Virtual Model Identifies Factors Contributing to Lung Dysfunction in Mice with COPD
A new computer model based on anatomical and experimental information can predict changes in lung function caused by chronic inflammation. Developed by researchers at Rutgers University in New Jersey, this virtual system can help identify the different damaging and remodeling factors that contribute to lung function changes in several respiratory diseases, including emphysema and chronic obstructive pulmonary disease (COPD).
Details of the model were reported in a study titled “Histologic and biochemical alterations predict pulmonary mechanical dysfunction in aging mice with chronic lung inflammation,” published in the journal PLoS Computational Biology.
Aging and chronic inflammation are key triggers of lung structural changes, either by inducing the accumulation of cells and debris by altering the airway size, or by promoting their collapse. Conventional lung function measurements can help diagnose lung dysfunction, but they fail to recognize the contribution of each of these events for clinical progression.
A research team led by Andrew Gow, associate professor in the Department of Pharmacology and Toxicology at Rutgers, evaluated lung tissue samples from healthy mice and animals with emphysema, a type of COPD.

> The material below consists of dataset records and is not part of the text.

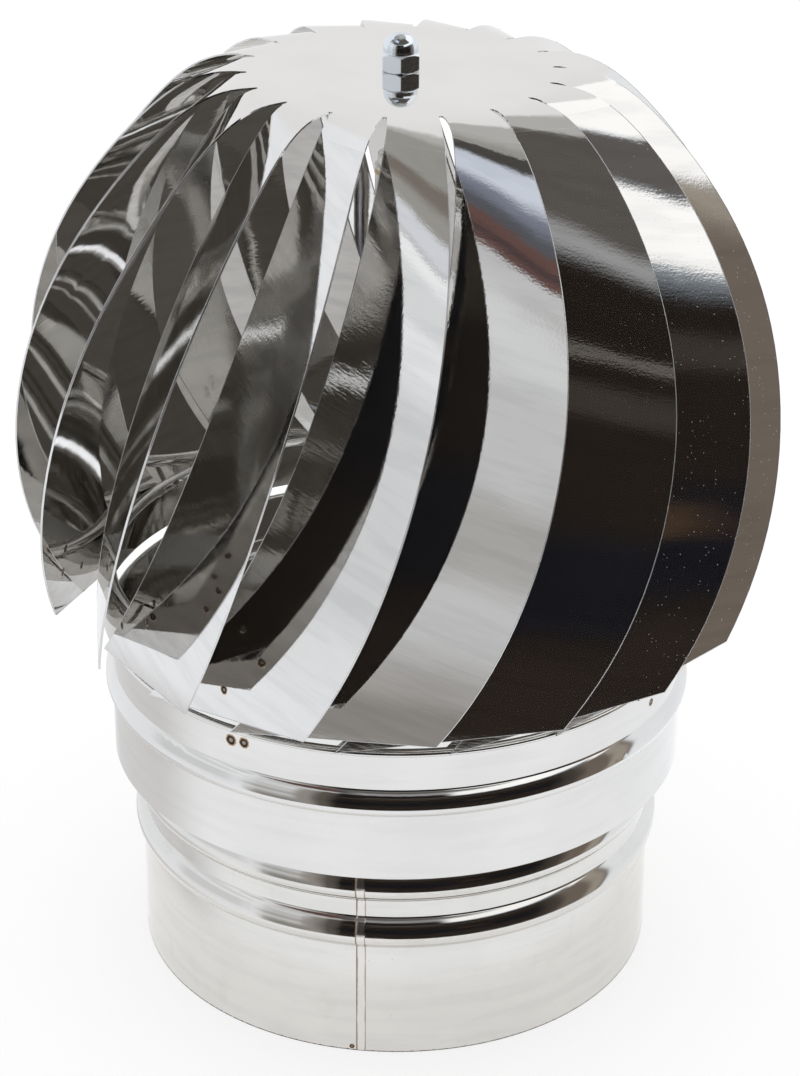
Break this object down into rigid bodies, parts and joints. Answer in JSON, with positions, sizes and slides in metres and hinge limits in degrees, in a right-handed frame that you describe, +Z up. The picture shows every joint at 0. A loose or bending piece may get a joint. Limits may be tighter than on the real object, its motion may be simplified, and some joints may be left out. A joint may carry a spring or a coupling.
{
  "type": "chimney cowl",
  "caption": "Rotating chimney cowl: a ball of twisted sheet steel vanes spins on a fixed casing above a beaded flue collar.",
  "frame": {"origin": "on the cowl's axis, at the collar's lower edge", "axes": "+Z up along the axis the ball spins about; -Y faces the camera, with the collar's seam near it"},
  "size_m": [0.2816, 0.2836, 0.3638],
  "materials": {
    "collar_sheet": "mill-bright sheet, lightly stained, lap-welded seam",
    "casing_sheet": "bright sheet with spot welds",
    "vane_sheet": "mirror-bright sheet with a thin film of dust",
    "ring_sheet": "bright sheet",
    "cross_steel": "mill finish",
    "turned_steel": "turned or mill finish",
    "nut_steel": "plain bright steel",
    "bush_bronze": "sintered bronze"
  },
  "bodies": {
    "base": {"collar": "collar_sheet", "casing": "casing_sheet", "cross_bar_lower": "cross_steel", "cross_bar_upper": "cross_steel", "bearing_tube": "turned_steel", "bush_lower": "bush_bronze", "bush_upper": "bush_bronze", "thrust_washer": "turned_steel"},
    "rotor": {"vane_shell": "vane_sheet", "skirt_ring": "ring_sheet", "spindle": "turned_steel", "hub_plate": "turned_steel", "clamp_washer": "turned_steel", "clamp_nut": "nut_steel", "cap_nut": "nut_steel", "retaining_washer": "turned_steel", "lock_nut": "nut_steel"}
  },
  "joints": [
    {"name": "rotor_spin", "type": "hinge", "parent": "base", "child": "rotor", "pos_m": [0, 0, 0.2], "axis": [0, 0, 1], "continuous": true}
  ]
}
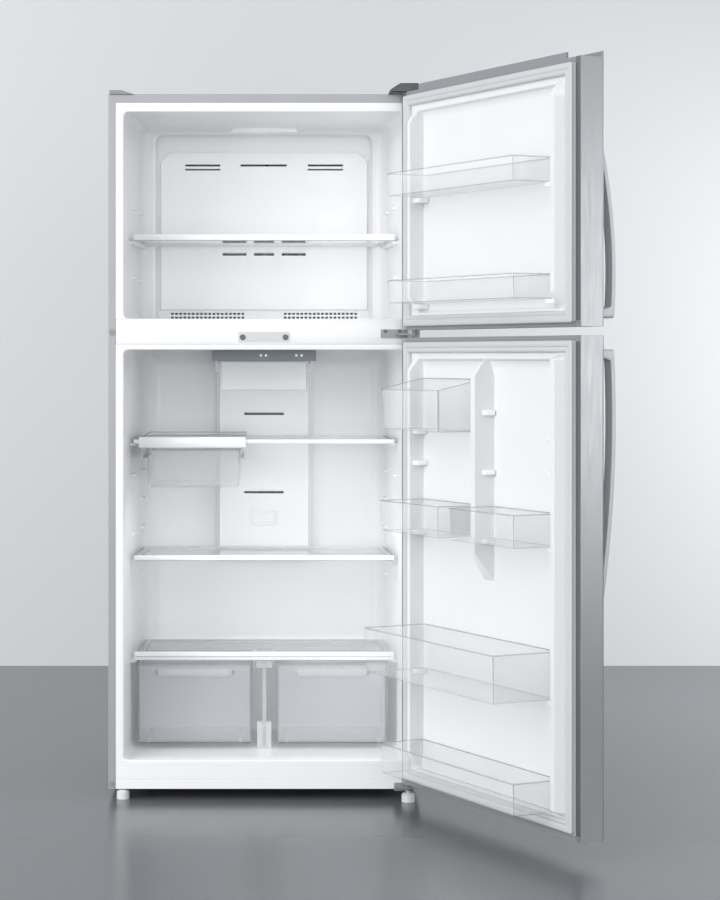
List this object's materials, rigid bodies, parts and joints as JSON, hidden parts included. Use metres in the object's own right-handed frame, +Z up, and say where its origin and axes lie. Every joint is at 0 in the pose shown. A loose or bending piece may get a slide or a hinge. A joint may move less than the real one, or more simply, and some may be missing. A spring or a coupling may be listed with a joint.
{
  "type": "top freezer refrigerator",
  "caption": "Two-door refrigerator with the freezer on top: hinged doors with bins, glass shelves, a deli drawer and crispers that slide out.",
  "frame": {"origin": "on the floor, under the middle of the cabinet's front flange, with the cabinet standing level", "axes": "+X towards the hinge side, +Y from the front flange to the back, +Z up; both doors are stored open at 116.6 degrees"},
  "size_m": [1.1225, 1.3288, 1.7176],
  "materials": {
    "cabinet_paint": "satin platinum paint",
    "zinc_steel": "matte",
    "foam": "rigid foam",
    "white_liner": "glossy moulded",
    "shelf_trim": "glossy moulded",
    "shelf_glass": "tempered glass",
    "clear_plastic": "clear moulded",
    "plate_grey": "satin",
    "screw_metal": "plated",
    "aluminium_fins": "mill",
    "black_paint": "gloss",
    "control_grey": "satin",
    "lamp_lens": "frosted",
    "fan_plastic": "satin",
    "hinge_metal": "satin",
    "dark_plastic": "textured",
    "foot_plastic": "moulded",
    "door_steel": "brushed",
    "handle_steel": "brushed",
    "gasket_rubber": "soft matte"
  },
  "bodies": {
    "cabinet": {"cabinet_shell": "cabinet_paint", "rear_panel": "cabinet_paint", "base_pan": "zinc_steel", "cabinet_insulation": "foam", "freezer_liner": "white_liner", "fridge_liner": "white_liner", "crossbar": "white_liner", "crossbar_plate": "plate_grey", "base_panel": "white_liner", "screws": "screw_metal", "trim_plugs": "plate_grey", "evaporator_cover": "white_liner", "evaporator_coil": "aluminium_fins", "air_duct": "white_liner", "control_panel": "control_grey", "lamps": "lamp_lens", "compressor": "black_paint", "condenser_coil": "black_paint", "compressor_cover": "cabinet_paint", "fan_motors": "zinc_steel", "top_hinge": "hinge_metal", "hinge_cover": "dark_plastic", "middle_hinge": "hinge_metal", "bottom_hinge": "hinge_metal", "crisper_divider": "white_liner"},
    "freezer_door": {"freezer_door_panel": "door_steel", "freezer_door_caps": "dark_plastic", "freezer_door_insulation": "foam", "freezer_door_liner": "white_liner", "freezer_gasket": "gasket_rubber", "freezer_handle": "handle_steel"},
    "fridge_door": {"fridge_door_panel": "door_steel", "fridge_door_caps": "dark_plastic", "fridge_door_insulation": "foam", "fridge_door_liner": "white_liner", "fridge_gasket": "gasket_rubber", "fridge_handle": "handle_steel"},
    "freezer_shelf": {"freezer_shelf_frame": "shelf_trim", "freezer_shelf_glass": "shelf_glass"},
    "upper_shelf": {"upper_shelf_frame": "shelf_trim", "upper_shelf_glass": "shelf_glass"},
    "lower_shelf": {"lower_shelf_frame": "shelf_trim", "lower_shelf_glass": "shelf_glass"},
    "crisper_cover": {"crisper_cover_frame": "shelf_trim", "crisper_cover_glass": "shelf_glass"},
    "deli_drawer": {"deli_drawer": "clear_plastic"},
    "left_crisper": {"left_crisper": "clear_plastic"},
    "right_crisper": {"right_crisper": "clear_plastic"},
    "freezer_upper_bin": {"freezer_upper_bin": "clear_plastic"},
    "freezer_lower_bin": {"freezer_lower_bin": "clear_plastic"},
    "dairy_bin": {"dairy_bin": "clear_plastic"},
    "left_half_bin": {"left_half_bin": "clear_plastic"},
    "right_half_bin": {"right_half_bin": "clear_plastic"},
    "gallon_bin": {"gallon_bin": "clear_plastic"},
    "bottom_bin": {"bottom_bin": "clear_plastic"},
    "evaporator_fan": {"evaporator_fan": "fan_plastic"},
    "condenser_fan": {"condenser_fan": "fan_plastic"},
    "left_foot": {"left_foot": "foot_plastic"},
    "right_foot": {"right_foot": "foot_plastic"},
    "rear_rollers": {"rear_rollers": "fan_plastic"}
  },
  "joints": [
    {"name": "freezer_door_hinge", "type": "hinge", "parent": "cabinet", "child": "freezer_door", "pos_m": [0.3603, -0.0407, 0], "axis": [0, 0, 1], "range_deg": [-116.6, 13.4]},
    {"name": "fridge_door_hinge", "type": "hinge", "parent": "cabinet", "child": "fridge_door", "pos_m": [0.3603, -0.0407, 0], "axis": [0, 0, 1], "range_deg": [-116.6, 13.4]},
    {"name": "freezer_shelf_slide", "type": "slide", "parent": "cabinet", "child": "freezer_shelf", "axis": [0, -1, 0], "range_m": [0, 0.24]},
    {"name": "upper_shelf_slide", "type": "slide", "parent": "cabinet", "child": "upper_shelf", "axis": [0, -1, 0], "range_m": [0, 0.24]},
    {"name": "lower_shelf_slide", "type": "slide", "parent": "cabinet", "child": "lower_shelf", "axis": [0, -1, 0], "range_m": [0, 0.24]},
    {"name": "crisper_cover_slide", "type": "slide", "parent": "cabinet", "child": "crisper_cover", "axis": [0, -1, 0], "range_m": [0, 0.24]},
    {"name": "deli_drawer_slide", "type": "slide", "parent": "upper_shelf", "child": "deli_drawer", "axis": [0, -1, 0], "range_m": [0, 0.2]},
    {"name": "left_crisper_slide", "type": "slide", "parent": "cabinet", "child": "left_crisper", "axis": [0, -1, 0], "range_m": [0, 0.3]},
    {"name": "right_crisper_slide", "type": "slide", "parent": "cabinet", "child": "right_crisper", "axis": [0, -1, 0], "range_m": [0, 0.26]},
    {"name": "freezer_upper_bin_lift", "type": "slide", "parent": "freezer_door", "child": "freezer_upper_bin", "axis": [0, 0, 1], "range_m": [0, 0.03]},
    {"name": "freezer_lower_bin_lift", "type": "slide", "parent": "freezer_door", "child": "freezer_lower_bin", "axis": [0, 0, 1], "range_m": [0, 0.03]},
    {"name": "dairy_bin_lift", "type": "slide", "parent": "fridge_door", "child": "dairy_bin", "axis": [0, 0, 1], "range_m": [0, 0.03]},
    {"name": "left_half_bin_lift", "type": "slide", "parent": "fridge_door", "child": "left_half_bin", "axis": [0, 0, 1], "range_m": [0, 0.03]},
    {"name": "right_half_bin_lift", "type": "slide", "parent": "fridge_door", "child": "right_half_bin", "axis": [0, 0, 1], "range_m": [0, 0.03]},
    {"name": "gallon_bin_lift", "type": "slide", "parent": "fridge_door", "child": "gallon_bin", "axis": [0, 0, 1], "range_m": [0, 0.03]},
    {"name": "bottom_bin_lift", "type": "slide", "parent": "fridge_door", "child": "bottom_bin", "axis": [0, 0, 1], "range_m": [0, 0.03]},
    {"name": "evaporator_fan_spin", "type": "hinge", "parent": "cabinet", "child": "evaporator_fan", "pos_m": [0, 0.482, 1.515], "axis": [0, 1, 0], "continuous": true},
    {"name": "condenser_fan_spin", "type": "hinge", "parent": "cabinet", "child": "condenser_fan", "pos_m": [0.02, 0.525, 0.132], "axis": [1, 0, 0], "continuous": true},
    {"name": "left_foot_turn", "type": "hinge", "parent": "cabinet", "child": "left_foot", "pos_m": [-0.34, 0.012, 0], "axis": [0, 0, 1], "continuous": true},
    {"name": "right_foot_turn", "type": "hinge", "parent": "cabinet", "child": "right_foot", "pos_m": [0.345, -0.026, 0], "axis": [0, 0, 1], "continuous": true},
    {"name": "rear_rollers_roll", "type": "hinge", "parent": "cabinet", "child": "rear_rollers", "pos_m": [0, 0.585, 0.016], "axis": [1, 0, 0], "continuous": true}
  ]
}
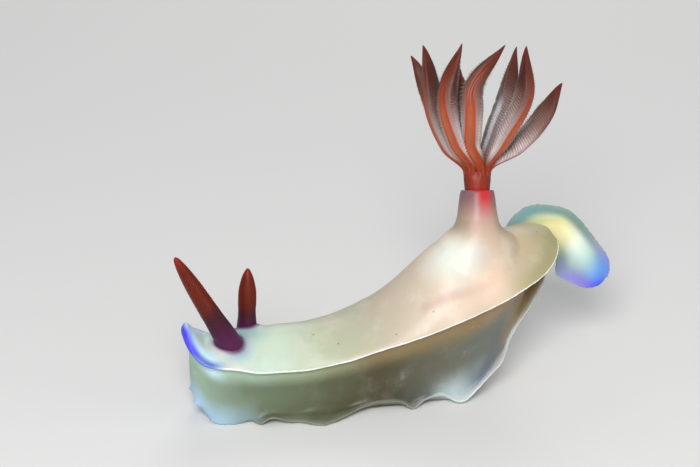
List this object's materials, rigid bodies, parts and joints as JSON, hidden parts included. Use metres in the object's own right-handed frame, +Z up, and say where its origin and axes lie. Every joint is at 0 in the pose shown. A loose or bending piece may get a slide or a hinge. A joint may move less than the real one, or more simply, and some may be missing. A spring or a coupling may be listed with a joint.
{
  "type": "nudibranch sea slug",
  "caption": "Life-size sea slug, Hypselodoris bullockii, gliding on its foot, with a tall gill crown, raised rhinophores and a curled tail.",
  "frame": {"origin": "point on the flat of the sole, under the middle of the body", "axes": "+X towards the tail, +Y to the slug's right side, +Z up"},
  "size_m": [0.0524, 0.0202, 0.0394],
  "materials": {
    "mantle": "moist cream skin with a thin white rim",
    "flank": "moist olive to bluish grey skin",
    "foot": "moist translucent pale grey skin with a white edge",
    "pearl": "moist pale blue skin with a violet-blue edge",
    "violet": "moist purple skin",
    "brick": "moist brick red skin with fine leaves",
    "coral": "moist orange red skin, greyish and translucent on the leaves",
    "crimson": "moist crimson skin"
  },
  "bodies": {
    "root": {"mantle_front": "mantle", "mantle_middle": "mantle", "mantle_rear": "mantle", "head": "flank", "trunk_front": "flank", "trunk_middle": "flank", "trunk_rear": "flank", "foot_front": "foot", "foot_middle": "foot", "foot_rear": "foot", "tail_base": "pearl", "tail_tip": "pearl", "oral_tentacle_left": "pearl", "oral_tentacle_right": "pearl", "rhinophore_left_stalk": "violet", "rhinophore_right_stalk": "violet", "rhinophore_left_club": "brick", "rhinophore_right_club": "brick", "rhinophore_left_sheath": "mantle", "rhinophore_right_sheath": "mantle", "gill_pocket": "mantle", "gill_stem": "crimson", "anal_papilla": "crimson", "gill_branch_1": "coral", "gill_branch_2": "coral", "gill_branch_3": "coral", "gill_branch_4": "coral", "gill_branch_5": "coral", "gill_branch_6": "coral", "gill_branch_7": "coral", "gill_branch_8": "coral"}
  },
  "joints": []
}
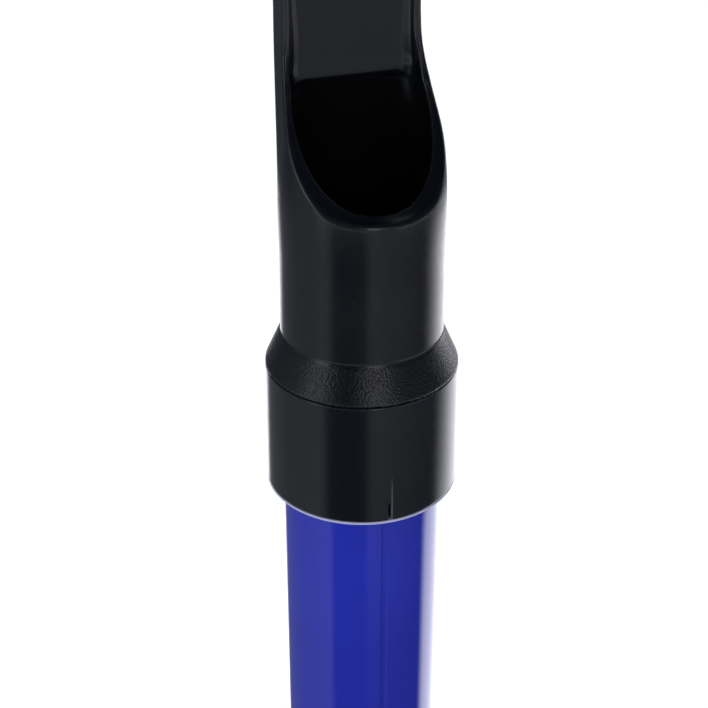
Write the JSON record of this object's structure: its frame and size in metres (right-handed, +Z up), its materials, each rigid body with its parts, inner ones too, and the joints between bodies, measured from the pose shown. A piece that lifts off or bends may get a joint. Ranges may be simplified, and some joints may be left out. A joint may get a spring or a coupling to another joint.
{
  "type": "boat hook",
  "caption": "Telescopic boat hook with a moulded hook and push-off nose on sliding tubes locked by flip levers, with a foam grip and a butt cap.",
  "frame": {"origin": "centre of the butt cap's flat end face", "axes": "+Z up the pole to the nose, +X to the side the hook is on, -Y the grooved front of the pole"},
  "size_m": [0.0816, 0.0427, 0.9132],
  "materials": {
    "blue_tube": "gloss blue anodised",
    "head_plastic": "satin moulded, grained on the taper",
    "collar_plastic": "semi-gloss",
    "washer_plastic": "natural translucent",
    "clamp_plastic": "fine grained",
    "cap_plastic": "satin",
    "guide_plastic": "smooth",
    "grip_foam": "closed-cell foam",
    "float_foam": "closed-cell foam",
    "rubber": "matt",
    "stainless": "passivated"
  },
  "bodies": {
    "handle": {"end_cap": "cap_plastic", "end_cap_screw": "stainless", "butt_bumper": "rubber", "outer_tube": "blue_tube", "grip_sleeve": "grip_foam", "lower_clamp_body": "clamp_plastic", "lower_clamp_liner": "guide_plastic", "lower_clamp_screw": "stainless", "lower_cam_plate": "stainless", "lower_tension_bolt": "stainless", "lower_lock_nut": "stainless", "lower_lever_pin": "stainless"},
    "lower_lever": {"lower_lever": "clamp_plastic"},
    "mid_section": {"mid_tube": "blue_tube", "mid_guide_bush": "guide_plastic", "upper_clamp_body": "clamp_plastic", "upper_clamp_liner": "guide_plastic", "upper_clamp_screw": "stainless", "upper_cam_plate": "stainless", "upper_tension_bolt": "stainless", "upper_lock_nut": "stainless", "upper_lever_pin": "stainless"},
    "upper_lever": {"upper_lever": "clamp_plastic"},
    "top_section": {"top_tube": "blue_tube", "top_guide_bush": "guide_plastic", "float_plug": "float_foam", "hook_head": "head_plastic", "head_collar": "collar_plastic", "collar_washer": "washer_plastic", "head_pin": "collar_plastic"}
  },
  "joints": [
    {"name": "mid_slide", "type": "slide", "parent": "handle", "child": "mid_section", "axis": [0, 0, 1], "range_m": [0, 0.425]},
    {"name": "top_slide", "type": "slide", "parent": "mid_section", "child": "top_section", "axis": [0, 0, 1], "range_m": [0, 0.5]},
    {"name": "lower_lever_hinge", "type": "hinge", "parent": "handle", "child": "lower_lever", "pos_m": [0.0241, -0.0119, 0.531], "axis": [0, 0, 1], "range_deg": [0, 115]},
    {"name": "upper_lever_hinge", "type": "hinge", "parent": "mid_section", "child": "upper_lever", "pos_m": [0.0224, -0.0119, 0.623], "axis": [0, 0, 1], "range_deg": [0, 115]}
  ]
}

The team compiled the collected information and integrated it into an anatomical computer model of the lungs in a stepwise fashion. This method allowed them to evaluate the impact of the different factors contributing to lung dysfunction, indicated by air flow and pressure in the throat (respiratory impedance), in a time-dependent manner.
“The most exciting aspect of this research is that by conducting these analyses we can determine what has happened to the lung tissue simply by measuring air flow and pressure at the throat,” Gow, senior author of the study, said in a news release.
Researchers used the new model to compare the relative influence that several factors had on respiratory inflammatory diseases — including tissue destruction, density of elastic fiber structures, and alveolar geometry.
The model’s predictive results suggested that reduced density of elastic fiber structures and alterations in lung recruitment were to blame for mechanical alterations in airway openings, and to a greater extent, airway wall destruction.
This virtual model provides a new approach for evaluating the impact of deregulated events in lung function. Additional work is warranted to refine the model and evaluate how the results can be applied to human disease.